Required task –
Set down word for word each line from the start of the listing through the line that contains "the overall box.", both included.

Material –
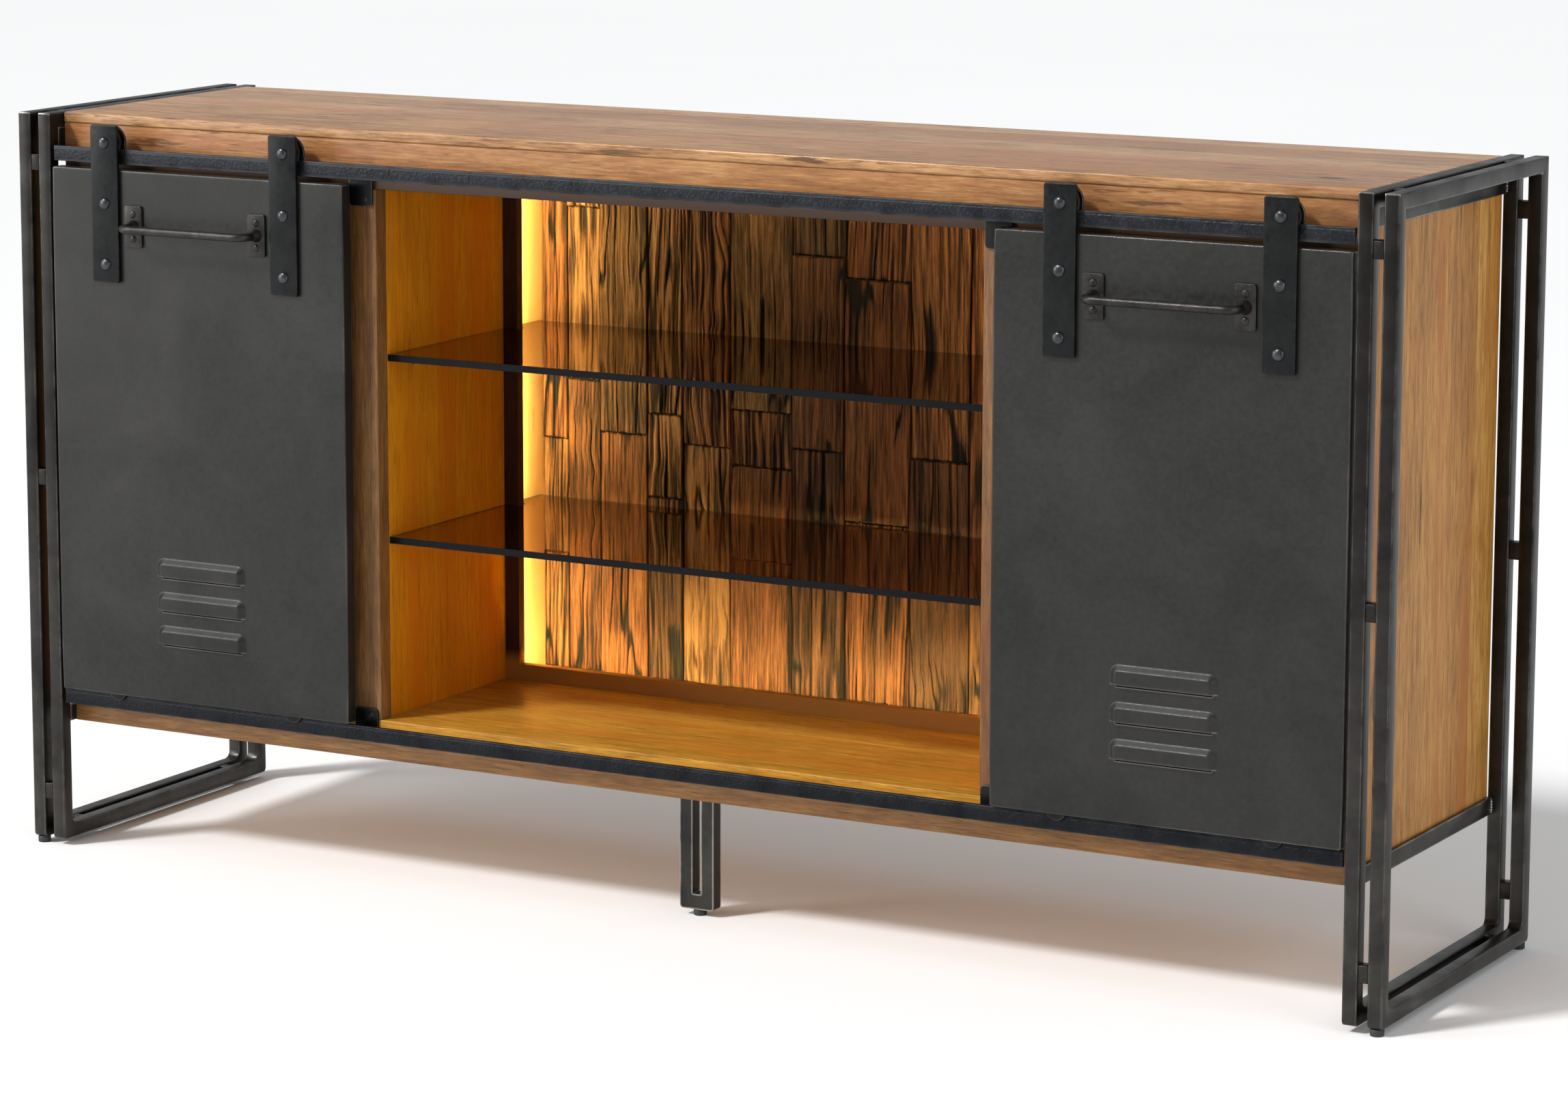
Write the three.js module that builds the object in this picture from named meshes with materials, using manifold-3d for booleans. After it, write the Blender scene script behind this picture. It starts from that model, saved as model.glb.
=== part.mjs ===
// Industrial sideboard: a wooden carcass held between two welded steel end frames.
// Two steel doors hang on rollers from a flat track and slide towards the middle.
//
// Frame: millimetres, +X to the right, +Y to the back, +Z up.
// Origin: on the floor, at the middle of the overall box.

import * as THREE from 'three';
import { mergeVertices } from 'three/addons/utils/BufferGeometryUtils.js';
import Module from 'manifold-3d';

const wasm = await Module();
wasm.setup();

// ---------------------------------------------------------------- driving dimensions

const WIDTH = 1778;
const DEPTH = 432;
const HEIGHT = 900;
const FOOT_HEIGHT = 8;

const TUBE = 17.5; // side of the square tube of the end frames
const TUBE_WALL = 1.5;
const LOOP_GAP = 11.5; // space between the two loops of an end frame
const LOOP_OUTER_RADIUS = 5; // outside of the bottom corners
const LOOP_INNER_RADIUS = 10; // weld fillet inside the bottom corners
const SPACER_HEIGHT = 19.5;
const SPACER_RECESS = 1;
const SPACER_CENTRES_Z = [66.5, 457, 840.5];
const RAIL_SPACER_START = 52; // from the front or the back of the frame
const RAIL_SPACER_LENGTH = 12;

const SIDE_BAR = 5; // thickness of the flat bars under and over the side panel
const LOWER_BAR_Z = [154, 174];
const UPPER_BAR_Z = [858, HEIGHT - TUBE];

const PANEL = 18; // general board thickness
const TOP_BOARD = 12.5;
const CARCASS_FRONT = 28; // behind the front plane of the end frames
const CARCASS_BACK = 412;
const APRON_RECESS = 2; // apron face behind the edge of the top board
const APRON_BOTTOM = 831;
const CARCASS_BOTTOM = 153.5;
const FLOOR_TOP = 201; // upper face of the bottom board
const BAY_HALF = 395; // half the clear width of the middle bay
const STILE_WIDTH = 38;
const STILE_DEPTH = 22;
const BACK_THICKNESS = 8;
const MOSAIC_THICKNESS = 10;
const BACK_FACE = 408; // rear face of the back panels

const LIGHT_FRAME_Y = 305;
const LIGHT_FRAME_DEPTH = 12;
const LIGHT_FRAME_WIDTH = 20;
const LED_WIDTH = 8;
const LED_DEPTH = 3;

const GLASS = 8;
const GLASS_FRONT = 50;
const GLASS_BACK = 387;
const GLASS_TOPS = { upper_glass_shelf: 635, lower_glass_shelf: 418 };
const SIDE_SHELF_TOP = 520;
const SIDE_SHELF_FRONT = 60;

const TRACK_FRONT = 3;
const TRACK_THICKNESS = 5.5;
const TRACK_HALF_LENGTH = 839;
const UPPER_TRACK_Z = [844, 862];
const LOWER_TRACK_Z = [179.5, 197.5];
const BRACKET_THICKNESS = 3;
const BRACKET_HEIGHT = 36;

const DOOR_WIDTH = 418;
const DOOR_BOTTOM = 198.5;
const DOOR_TOP = 837.5;
const DOOR_FRONT = -1.5;
const DOOR_DEPTH = 17;
const DOOR_SKIN = 1.5;
const DOOR_RETURN = 14; // lip folded in at the back
const DOOR_CORNER = 4;
const DOOR_END_GAP = 3; // from a closed door to the upright beside it

const LOUVRE_LENGTH = 126;
const LOUVRE_HEIGHT = 22;
const LOUVRE_PROUD = 6;
const LOUVRE_SLOPE = 6;
const LOUVRE_CORNER = 10;
const LOUVRE_TOPS = [373.5, 332.5, 291.5];

const STRAP_WIDTH = 38.5;
const STRAP_THICKNESS = 5;
const STRAP_TOP = 891;
const STRAP_BOTTOM = 703;
const STRAP_CORNER = 3;
const STRAP_INSET = 81; // from a door's side to the middle of the strap
const AXLE_Z = 870;
const BOLT_PITCH = 72.75;
const BOLT_HEAD_RADIUS = 7;
const BOLT_HEAD_HEIGHT = 4;
const SHANK_RADIUS = 4;
const NUT_RADIUS = 6.5;
const NUT_HEIGHT = 3.5;

const ROLLER_RADIUS = 20.5;
const ROLLER_GROOVE_RADIUS = 7.7;
const ROLLER_BORE_RADIUS = 4.6;
const ROLLER_FRONT = -1.1;
const ROLLER_WIDTH = 13.4;
const ROLLER_GROOVE = 7;
const ROLLER_SIDES = 32;

const HANDLE_PLATE_WIDTH = 25;
const HANDLE_PLATE_HEIGHT = 50;
const HANDLE_PLATE = 3;
const HANDLE_HALF_SPAN = 88.5; // from the middle of a door to a plate's rivets
const HANDLE_Z = 771.5;
const HANDLE_REACH = 33; // from the door's face to the middle of the rod
const HANDLE_ROD_RADIUS = 4.25;
const HANDLE_BEND = 13;
const RIVET_OFFSET = 14.75;
const RIVET_RADIUS = 4.5;
const RIVET_HEIGHT = 2.5;

const GUIDE_RADIUS = 12.5;
const GUIDE_THICKNESS = 1.8;
const GUIDE_DROP = 7; // how far the cheeks reach below the door
const GUIDE_CLEARANCE = 0.8;
const GUIDE_NOTCH_HALF = 15;

const LEG_WIDTH = 44.5;
const LEG_FRONT = 88;
const LEG_SLOT_BOTTOM = 26;
const LEG_PLATE = [80, 54, 5]; // mounting plate under the bottom board
const LEG_TOP = 183;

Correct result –
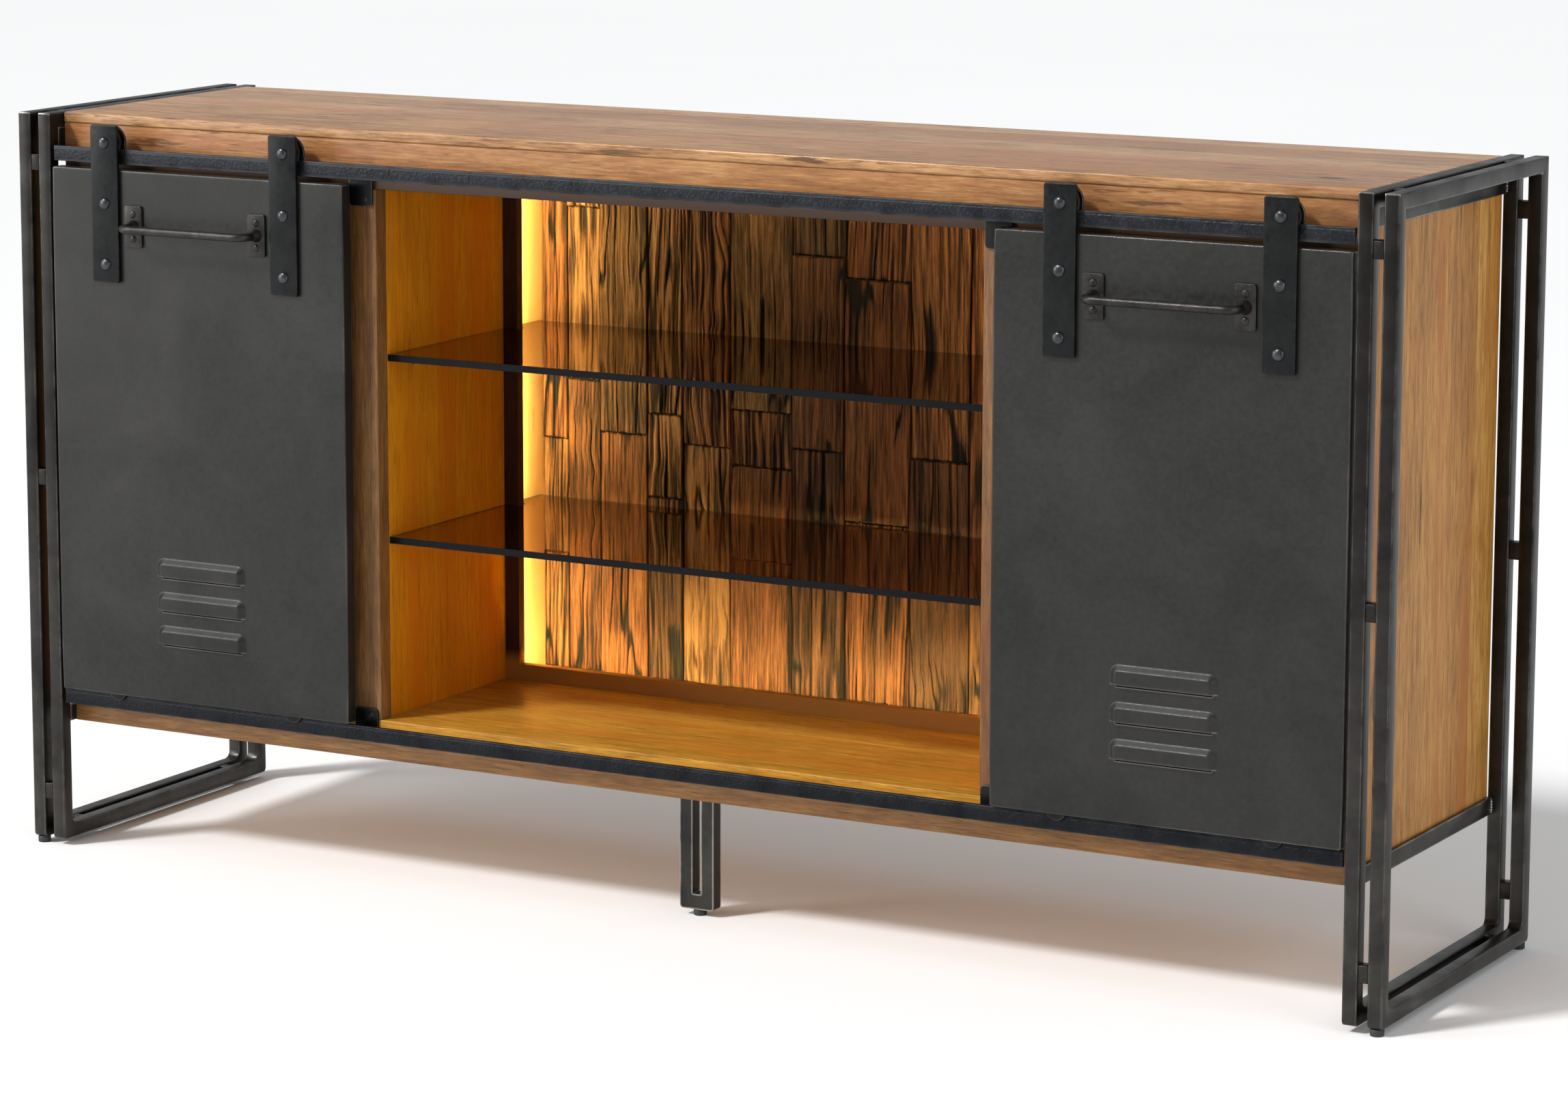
Write the three.js module that builds the object in this picture from named meshes with materials, using manifold-3d for booleans. After it, write the Blender scene script behind this picture. It starts from that model, saved as model.glb.
=== part.mjs ===
// Industrial sideboard: a wooden carcass held between two welded steel end frames.
// Two steel doors hang on rollers from a flat track and slide towards the middle.
//
// Frame: millimetres, +X to the right, +Y to the back, +Z up.
// Origin: on the floor, at the middle of the overall box.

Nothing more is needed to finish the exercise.